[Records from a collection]
++++++++++++++++++++

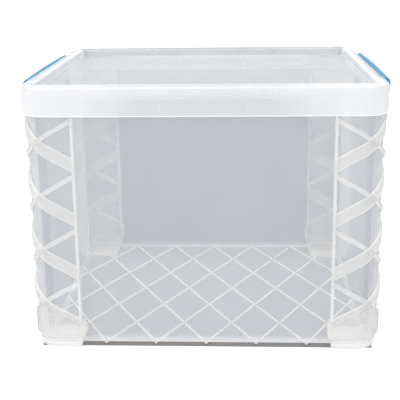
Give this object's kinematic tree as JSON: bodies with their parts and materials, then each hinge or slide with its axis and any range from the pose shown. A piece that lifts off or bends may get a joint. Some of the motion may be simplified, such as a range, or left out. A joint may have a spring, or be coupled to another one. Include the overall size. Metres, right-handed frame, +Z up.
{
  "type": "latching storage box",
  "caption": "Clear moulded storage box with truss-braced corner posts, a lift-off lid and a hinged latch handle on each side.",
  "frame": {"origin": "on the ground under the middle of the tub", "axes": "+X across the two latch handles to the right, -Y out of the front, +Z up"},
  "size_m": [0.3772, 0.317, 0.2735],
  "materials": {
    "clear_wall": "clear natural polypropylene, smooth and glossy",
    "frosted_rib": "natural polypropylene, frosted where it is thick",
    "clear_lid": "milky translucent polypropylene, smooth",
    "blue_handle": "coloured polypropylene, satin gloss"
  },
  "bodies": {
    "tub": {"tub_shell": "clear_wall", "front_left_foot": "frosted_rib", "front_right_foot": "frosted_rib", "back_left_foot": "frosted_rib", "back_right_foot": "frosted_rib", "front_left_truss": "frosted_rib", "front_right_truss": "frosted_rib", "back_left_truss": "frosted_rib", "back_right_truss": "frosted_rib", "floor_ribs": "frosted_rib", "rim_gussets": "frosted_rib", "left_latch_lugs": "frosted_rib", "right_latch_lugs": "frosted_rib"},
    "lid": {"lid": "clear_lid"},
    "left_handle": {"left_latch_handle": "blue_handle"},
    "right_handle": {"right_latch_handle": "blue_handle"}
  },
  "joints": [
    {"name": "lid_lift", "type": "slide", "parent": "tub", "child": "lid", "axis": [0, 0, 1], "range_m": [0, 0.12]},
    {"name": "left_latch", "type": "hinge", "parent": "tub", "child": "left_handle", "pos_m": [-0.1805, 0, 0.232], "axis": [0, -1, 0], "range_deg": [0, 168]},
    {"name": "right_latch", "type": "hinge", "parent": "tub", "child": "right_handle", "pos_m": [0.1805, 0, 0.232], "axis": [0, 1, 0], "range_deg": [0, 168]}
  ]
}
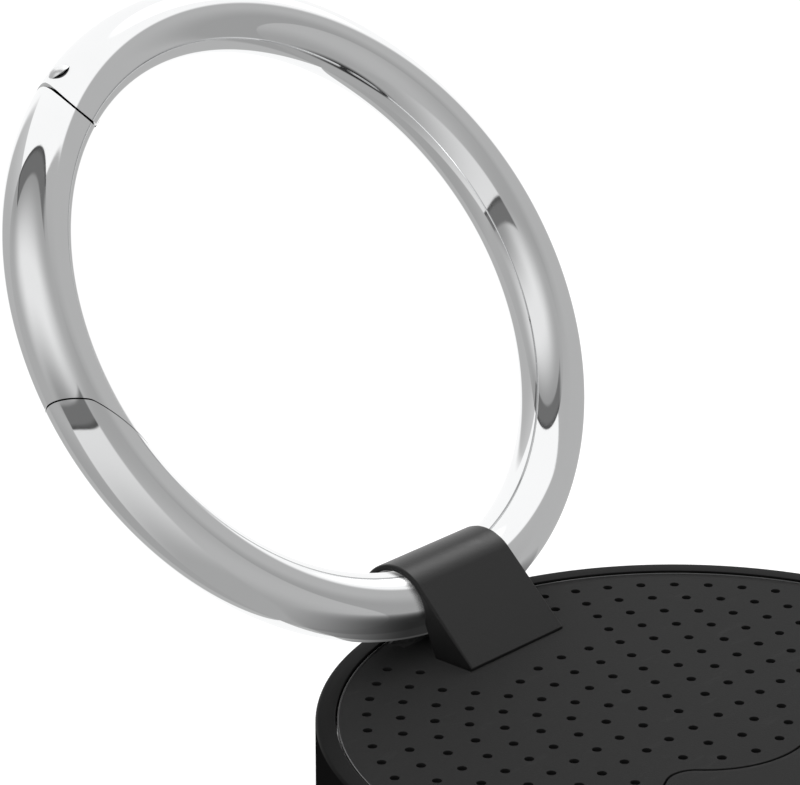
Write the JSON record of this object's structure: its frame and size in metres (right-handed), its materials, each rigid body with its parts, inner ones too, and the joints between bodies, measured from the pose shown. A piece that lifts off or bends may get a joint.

++++++++++++++++++++

→ **SHORT EXERCISE**
Nothing should be left out: return all of the records exactly.

→ **SOLUTION**
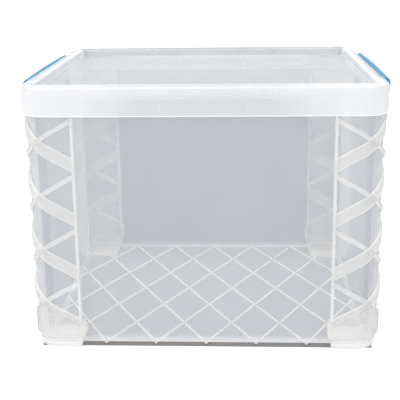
Give this object's kinematic tree as JSON: bodies with their parts and materials, then each hinge or slide with its axis and any range from the pose shown. A piece that lifts off or bends may get a joint. Some of the motion may be simplified, such as a range, or left out. A joint may have a spring, or be coupled to another one. Include the overall size. Metres, right-handed frame, +Z up.
{
  "type": "latching storage box",
  "caption": "Clear moulded storage box with truss-braced corner posts, a lift-off lid and a hinged latch handle on each side.",
  "frame": {"origin": "on the ground under the middle of the tub", "axes": "+X across the two latch handles to the right, -Y out of the front, +Z up"},
  "size_m": [0.3772, 0.317, 0.2735],
  "materials": {
    "clear_wall": "clear natural polypropylene, smooth and glossy",
    "frosted_rib": "natural polypropylene, frosted where it is thick",
    "clear_lid": "milky translucent polypropylene, smooth",
    "blue_handle": "coloured polypropylene, satin gloss"
  },
  "bodies": {
    "tub": {"tub_shell": "clear_wall", "front_left_foot": "frosted_rib", "front_right_foot": "frosted_rib", "back_left_foot": "frosted_rib", "back_right_foot": "frosted_rib", "front_left_truss": "frosted_rib", "front_right_truss": "frosted_rib", "back_left_truss": "frosted_rib", "back_right_truss": "frosted_rib", "floor_ribs": "frosted_rib", "rim_gussets": "frosted_rib", "left_latch_lugs": "frosted_rib", "right_latch_lugs": "frosted_rib"},
    "lid": {"lid": "clear_lid"},
    "left_handle": {"left_latch_handle": "blue_handle"},
    "right_handle": {"right_latch_handle": "blue_handle"}
  },
  "joints": [
    {"name": "lid_lift", "type": "slide", "parent": "tub", "child": "lid", "axis": [0, 0, 1], "range_m": [0, 0.12]},
    {"name": "left_latch", "type": "hinge", "parent": "tub", "child": "left_handle", "pos_m": [-0.1805, 0, 0.232], "axis": [0, -1, 0], "range_deg": [0, 168]},
    {"name": "right_latch", "type": "hinge", "parent": "tub", "child": "right_handle", "pos_m": [0.1805, 0, 0.232], "axis": [0, 1, 0], "range_deg": [0, 168]}
  ]
}
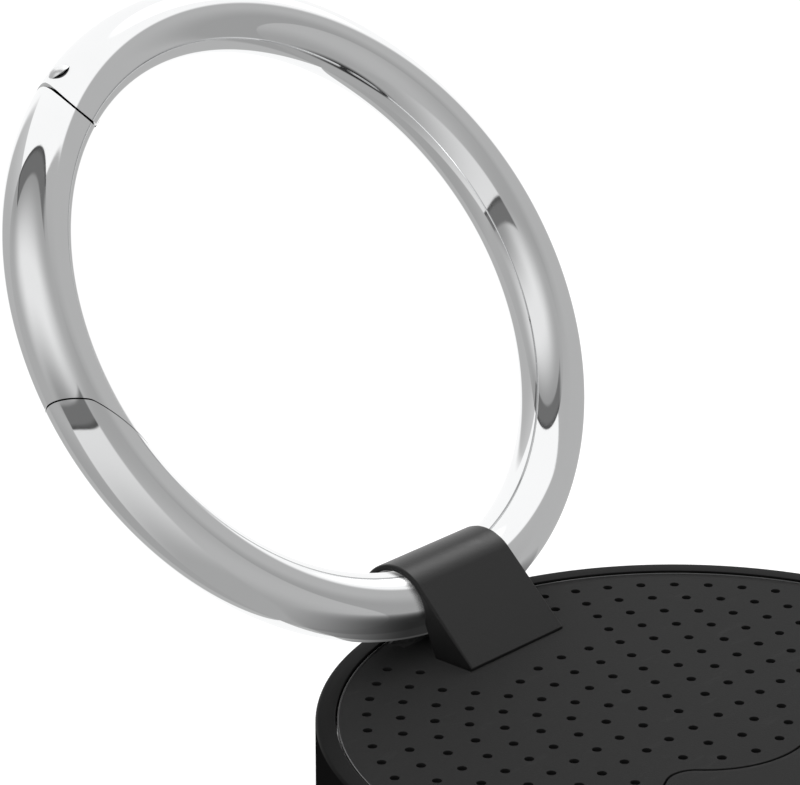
Write the JSON record of this object's structure: its frame and size in metres (right-handed), its materials, each rigid body with its parts, inner ones too, and the joints between bodies, measured from the pose shown. A piece that lifts off or bends may get a joint.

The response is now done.